Otterbein’s 80 percent white, 20 percent non-white ratio differs significantly from the national demographic average for non-profit, private institutions which is 68 percent white and 32 percent non-white. These numbers come from the National Center for Education Statistics.

According to Ben Schwarz, Assistant Director for the Center for Student Involvement, no specific numbers are kept on the racial make-up of Greek Life at Otterbein.

Despite the national attention this issue has garnered since the Sigma Alpha Epsilon story broke and despite Otterbein's lower than average minority demographic, few students attended the recent Campus Conversation last Thursday at 7pm which was hosted by the Otterbein Office of Diversity and sponsored by the Interfraternal Council, the Panhellenic Council, and the African American Student Union.

Campus Conversations is a program started by the Office of Diversity during the fall of 2013 as a way to trigger meaningful change in students’ interactions with each other about issues of diversity in their daily lives. 

Dr. Lisa Patterson-Phillips, Director of the Office of Diversity said “We usually get about fifteen to twenty people at most of our events. What we’ve learned to recognize is that the people who come to our events walk away with something.”

“Truthfully, you learn more about diversity in two a.m. residence hall conversations… than you might learn in a structured fifty minute program. We want to create the environment so those two a.m. conversations can happen," said Patterson-Phillips.

Unfortunately, after some intermittent success with Campus Conversations, attendance in general began to drop.

“The one we had on race equality had fifty people at it,” said Dr. Patterson-Phillips about a Campus Conversation held earlier this year. 

Yet the one held Thursday evening was the second on the topic, rescheduled after negligible attendance the previous week. In fact it was after this first meeting that Dr. Patterson-Phillips and her colleagues began reaching out more heavily to students with posters, emails, and through student organization sponsorship. 

“There’s also a university committee, the Commission on Diversity and Inclusion” she mentioned as an additional method of addressing issues of diversity on campus alongside a new student senator position devoted to representing diversity based organizations.

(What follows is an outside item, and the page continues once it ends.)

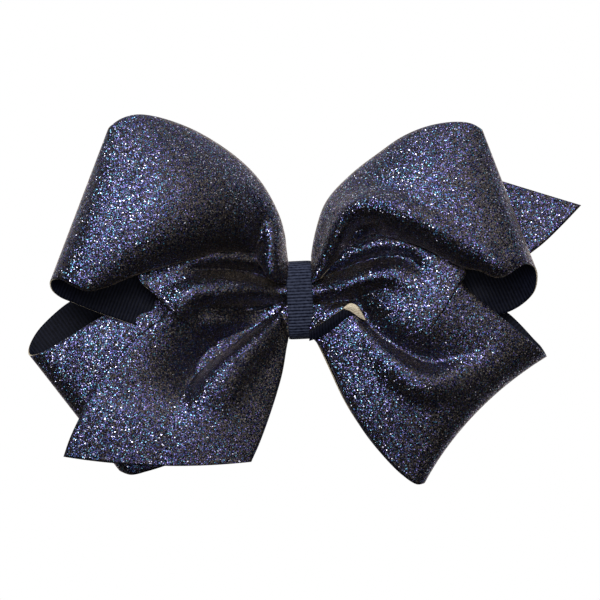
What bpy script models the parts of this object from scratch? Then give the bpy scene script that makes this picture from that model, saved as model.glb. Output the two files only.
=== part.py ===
"""Cheer hair bow: two lined glitter ribbons folded into four loops and two tails, cinched
by a thread, bound by a centre wrap and held on a sprung pinch clip.

The bow faces -Y with +Z up. X = Z = 0 is the middle of the centre wrap, and Y = 0 is the
flat back of the clip's lower jaw, which lies against the head.
"""
import math

import bmesh
import bpy
from mathutils import Vector

MM = 0.001
COLLECTION_NAME = "cheer_hair_bow"

# ---- driving dimensions, in millimetres ----
FABRIC_THICKNESS = 0.4        # one layer of ribbon, the glitter face or its lining
LAYER_SPACING = 0.7           # from the glitter face's middle to the lining's middle
WRAP_WIDTH = 9.5              # 3/8 inch grosgrain
WRAP_HALF_HEIGHT = 14.7
WRAP_THICKNESS = 0.5
WRAP_MIDDLE_Y = -11.5
WRAP_HALF_DEPTH = 8.7
WRAP_ROUNDNESS = 2.4          # exponent of the wrap's superellipse
WRAP_TILT = math.radians(-2.6)
WRAP_LAP = math.radians(24)   # how far the wrap's end laps over its start, behind
WRAP_LAP_LIFT = 1.4           # how far the lapped end stands off the start
WRAP_SEGMENTS = 48
WRAP_SHELL_OFFSET = 1.0       # the thickness grows to the inside of the band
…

When asked if she had any final comments about the way issues of diversity were being addressed at Otterbein given it’s above the average lack of diversity, Patterson-Phillips said, “What we were really trying to do is get the conversation about our campus and our community started by giving people a common experience to start that conversation with.”

Typically the Office of Diversity holds four to five campus conversations a semester.

The Director for the Center for Institutional Research here at Otterbein, Sean McLaughlin, was contacted but unavailable for comment on the national demographics.